### [PROBLEM TO WORK ON]
What is wanted is an exact restatement of the lines from the one with "places used elsewhere" through the one with "cad_parts[node].hide_render = cad_parts[node].hide_viewport", both included, and of no other lines.

### [EXCERPTED DATA]
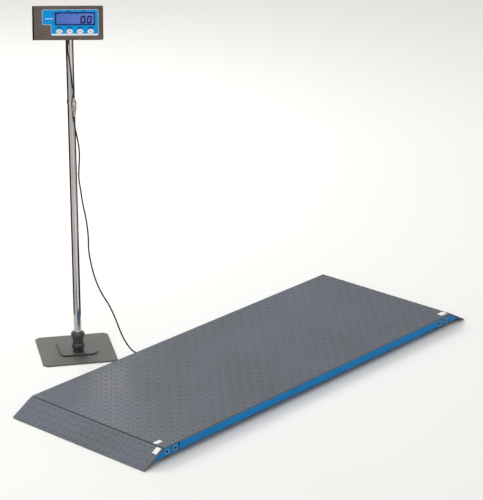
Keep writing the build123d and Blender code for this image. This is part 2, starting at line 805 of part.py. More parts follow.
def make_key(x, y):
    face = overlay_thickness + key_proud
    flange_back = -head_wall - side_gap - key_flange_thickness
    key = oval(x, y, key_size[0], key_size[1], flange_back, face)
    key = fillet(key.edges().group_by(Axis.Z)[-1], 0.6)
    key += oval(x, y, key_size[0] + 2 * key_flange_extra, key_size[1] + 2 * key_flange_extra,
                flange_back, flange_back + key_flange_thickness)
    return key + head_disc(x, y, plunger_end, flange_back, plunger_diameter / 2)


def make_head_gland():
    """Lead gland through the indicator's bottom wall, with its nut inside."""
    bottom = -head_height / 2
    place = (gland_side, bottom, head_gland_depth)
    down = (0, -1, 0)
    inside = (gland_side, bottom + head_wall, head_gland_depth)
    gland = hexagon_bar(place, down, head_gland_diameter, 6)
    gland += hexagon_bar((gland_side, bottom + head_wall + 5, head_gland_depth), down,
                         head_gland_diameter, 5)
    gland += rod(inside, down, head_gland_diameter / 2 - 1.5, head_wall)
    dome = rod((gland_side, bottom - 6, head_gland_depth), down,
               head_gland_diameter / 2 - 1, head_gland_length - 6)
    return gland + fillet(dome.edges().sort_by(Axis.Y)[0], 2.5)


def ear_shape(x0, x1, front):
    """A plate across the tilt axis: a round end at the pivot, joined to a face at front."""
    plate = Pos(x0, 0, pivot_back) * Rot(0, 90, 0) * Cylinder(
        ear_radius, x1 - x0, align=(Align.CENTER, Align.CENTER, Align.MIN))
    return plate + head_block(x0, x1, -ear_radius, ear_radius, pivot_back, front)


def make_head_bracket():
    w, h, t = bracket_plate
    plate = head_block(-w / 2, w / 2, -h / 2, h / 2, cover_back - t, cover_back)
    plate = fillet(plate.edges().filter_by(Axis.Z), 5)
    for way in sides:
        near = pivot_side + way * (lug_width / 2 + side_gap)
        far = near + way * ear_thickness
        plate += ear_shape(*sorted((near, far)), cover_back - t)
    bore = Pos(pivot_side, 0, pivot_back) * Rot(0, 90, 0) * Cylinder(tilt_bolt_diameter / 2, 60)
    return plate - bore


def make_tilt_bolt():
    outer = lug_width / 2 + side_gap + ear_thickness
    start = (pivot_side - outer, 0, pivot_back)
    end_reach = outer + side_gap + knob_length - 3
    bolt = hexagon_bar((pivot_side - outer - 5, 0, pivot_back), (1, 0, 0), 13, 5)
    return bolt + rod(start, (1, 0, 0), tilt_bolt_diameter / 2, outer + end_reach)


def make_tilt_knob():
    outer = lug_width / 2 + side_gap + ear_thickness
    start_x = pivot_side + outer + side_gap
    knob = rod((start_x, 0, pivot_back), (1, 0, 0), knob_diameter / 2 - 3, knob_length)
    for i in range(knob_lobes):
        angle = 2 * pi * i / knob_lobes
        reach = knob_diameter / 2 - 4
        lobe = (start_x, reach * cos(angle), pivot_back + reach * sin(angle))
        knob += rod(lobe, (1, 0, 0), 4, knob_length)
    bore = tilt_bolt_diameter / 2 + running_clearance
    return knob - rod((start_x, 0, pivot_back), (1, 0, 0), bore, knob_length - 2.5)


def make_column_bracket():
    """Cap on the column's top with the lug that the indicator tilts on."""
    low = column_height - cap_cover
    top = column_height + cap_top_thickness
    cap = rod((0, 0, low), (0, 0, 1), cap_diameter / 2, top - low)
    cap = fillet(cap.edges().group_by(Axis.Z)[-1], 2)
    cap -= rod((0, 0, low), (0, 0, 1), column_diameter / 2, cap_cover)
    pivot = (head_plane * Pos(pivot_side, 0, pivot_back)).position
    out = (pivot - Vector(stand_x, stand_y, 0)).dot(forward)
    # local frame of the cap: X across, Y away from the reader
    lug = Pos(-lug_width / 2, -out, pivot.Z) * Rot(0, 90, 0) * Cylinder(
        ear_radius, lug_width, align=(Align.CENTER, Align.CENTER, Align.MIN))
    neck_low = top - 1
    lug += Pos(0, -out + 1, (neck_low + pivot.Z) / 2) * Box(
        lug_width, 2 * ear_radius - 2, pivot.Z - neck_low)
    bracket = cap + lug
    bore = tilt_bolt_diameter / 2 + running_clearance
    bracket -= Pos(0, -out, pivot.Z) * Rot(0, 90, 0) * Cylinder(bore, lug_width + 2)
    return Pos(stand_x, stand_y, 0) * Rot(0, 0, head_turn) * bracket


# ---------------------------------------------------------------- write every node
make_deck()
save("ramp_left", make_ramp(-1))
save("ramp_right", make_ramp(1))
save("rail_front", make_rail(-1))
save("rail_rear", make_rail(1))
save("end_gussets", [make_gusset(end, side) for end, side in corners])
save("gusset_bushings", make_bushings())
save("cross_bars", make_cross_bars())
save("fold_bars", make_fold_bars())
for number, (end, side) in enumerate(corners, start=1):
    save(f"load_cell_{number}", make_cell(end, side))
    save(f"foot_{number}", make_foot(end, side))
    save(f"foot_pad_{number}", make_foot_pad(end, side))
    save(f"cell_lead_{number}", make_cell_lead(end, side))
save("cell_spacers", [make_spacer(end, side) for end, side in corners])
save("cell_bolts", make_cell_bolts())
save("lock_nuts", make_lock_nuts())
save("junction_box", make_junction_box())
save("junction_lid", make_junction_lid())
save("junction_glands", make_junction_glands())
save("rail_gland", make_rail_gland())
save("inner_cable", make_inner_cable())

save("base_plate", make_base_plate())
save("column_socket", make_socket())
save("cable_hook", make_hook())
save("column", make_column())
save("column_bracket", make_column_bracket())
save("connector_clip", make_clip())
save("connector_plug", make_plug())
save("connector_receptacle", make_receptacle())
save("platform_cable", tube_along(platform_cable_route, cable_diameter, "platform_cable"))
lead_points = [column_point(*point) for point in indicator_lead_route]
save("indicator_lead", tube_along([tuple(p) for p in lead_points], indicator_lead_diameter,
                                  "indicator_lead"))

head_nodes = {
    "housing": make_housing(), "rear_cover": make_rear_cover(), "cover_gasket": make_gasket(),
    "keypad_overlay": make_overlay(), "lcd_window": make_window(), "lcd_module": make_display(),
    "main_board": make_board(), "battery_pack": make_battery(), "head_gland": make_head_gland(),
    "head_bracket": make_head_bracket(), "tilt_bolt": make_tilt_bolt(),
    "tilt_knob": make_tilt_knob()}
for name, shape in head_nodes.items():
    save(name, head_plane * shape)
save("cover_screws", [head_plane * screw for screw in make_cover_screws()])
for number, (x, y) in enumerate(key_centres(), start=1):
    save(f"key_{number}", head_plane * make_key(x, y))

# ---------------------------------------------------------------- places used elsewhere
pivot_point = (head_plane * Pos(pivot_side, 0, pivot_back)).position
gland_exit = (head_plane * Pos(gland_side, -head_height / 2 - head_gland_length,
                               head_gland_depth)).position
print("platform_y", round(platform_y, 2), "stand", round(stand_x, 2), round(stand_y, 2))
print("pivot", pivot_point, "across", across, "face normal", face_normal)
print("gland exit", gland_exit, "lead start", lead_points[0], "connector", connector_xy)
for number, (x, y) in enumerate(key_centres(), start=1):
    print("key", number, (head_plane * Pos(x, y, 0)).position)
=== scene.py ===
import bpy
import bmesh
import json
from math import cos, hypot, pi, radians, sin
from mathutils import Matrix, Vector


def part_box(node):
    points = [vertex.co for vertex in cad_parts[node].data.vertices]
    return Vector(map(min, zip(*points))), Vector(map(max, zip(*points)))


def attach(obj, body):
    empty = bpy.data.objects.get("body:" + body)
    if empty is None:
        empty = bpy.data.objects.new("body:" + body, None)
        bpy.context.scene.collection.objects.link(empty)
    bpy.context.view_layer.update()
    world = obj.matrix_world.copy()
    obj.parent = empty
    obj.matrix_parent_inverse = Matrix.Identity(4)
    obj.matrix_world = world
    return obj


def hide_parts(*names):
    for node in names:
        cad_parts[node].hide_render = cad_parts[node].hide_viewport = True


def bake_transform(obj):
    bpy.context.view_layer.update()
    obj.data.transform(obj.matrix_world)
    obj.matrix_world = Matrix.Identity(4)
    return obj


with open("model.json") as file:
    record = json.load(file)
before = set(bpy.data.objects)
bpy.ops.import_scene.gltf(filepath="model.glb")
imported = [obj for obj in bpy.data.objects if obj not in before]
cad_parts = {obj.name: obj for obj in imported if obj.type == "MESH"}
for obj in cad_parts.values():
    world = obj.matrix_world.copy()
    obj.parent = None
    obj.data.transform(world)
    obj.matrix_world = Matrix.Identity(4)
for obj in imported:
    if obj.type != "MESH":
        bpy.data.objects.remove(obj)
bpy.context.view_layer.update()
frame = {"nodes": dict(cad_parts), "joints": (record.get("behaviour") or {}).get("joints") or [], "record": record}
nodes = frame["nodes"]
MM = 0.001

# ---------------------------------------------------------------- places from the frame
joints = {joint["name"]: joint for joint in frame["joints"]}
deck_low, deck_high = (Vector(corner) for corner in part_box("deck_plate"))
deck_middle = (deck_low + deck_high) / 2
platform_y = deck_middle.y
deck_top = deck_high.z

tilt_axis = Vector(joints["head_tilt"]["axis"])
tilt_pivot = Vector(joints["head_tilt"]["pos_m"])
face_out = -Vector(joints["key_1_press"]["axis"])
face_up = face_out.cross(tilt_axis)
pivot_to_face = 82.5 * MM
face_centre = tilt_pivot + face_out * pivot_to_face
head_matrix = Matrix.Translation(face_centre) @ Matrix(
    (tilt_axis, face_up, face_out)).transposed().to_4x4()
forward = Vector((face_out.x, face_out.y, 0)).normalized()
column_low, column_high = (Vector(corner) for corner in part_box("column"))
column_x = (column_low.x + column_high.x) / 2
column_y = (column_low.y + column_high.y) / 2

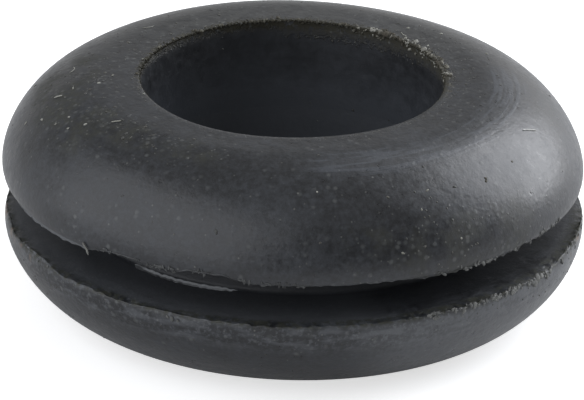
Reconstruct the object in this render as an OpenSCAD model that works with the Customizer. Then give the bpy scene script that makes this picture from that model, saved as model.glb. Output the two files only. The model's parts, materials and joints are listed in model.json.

### [RESULT]
# ---------------------------------------------------------------- places used elsewhere
pivot_point = (head_plane * Pos(pivot_side, 0, pivot_back)).position
gland_exit = (head_plane * Pos(gland_side, -head_height / 2 - head_gland_length,
                               head_gland_depth)).position
print("platform_y", round(platform_y, 2), "stand", round(stand_x, 2), round(stand_y, 2))
print("pivot", pivot_point, "across", across, "face normal", face_normal)
print("gland exit", gland_exit, "lead start", lead_points[0], "connector", connector_xy)
for number, (x, y) in enumerate(key_centres(), start=1):
    print("key", number, (head_plane * Pos(x, y, 0)).position)
=== scene.py ===
import bpy
import bmesh
import json
from math import cos, hypot, pi, radians, sin
from mathutils import Matrix, Vector


def part_box(node):
    points = [vertex.co for vertex in cad_parts[node].data.vertices]
    return Vector(map(min, zip(*points))), Vector(map(max, zip(*points)))


def attach(obj, body):
    empty = bpy.data.objects.get("body:" + body)
    if empty is None:
        empty = bpy.data.objects.new("body:" + body, None)
        bpy.context.scene.collection.objects.link(empty)
    bpy.context.view_layer.update()
    world = obj.matrix_world.copy()
    obj.parent = empty
    obj.matrix_parent_inverse = Matrix.Identity(4)
    obj.matrix_world = world
    return obj


def hide_parts(*names):
    for node in names:
        cad_parts[node].hide_render = cad_parts[node].hide_viewport = True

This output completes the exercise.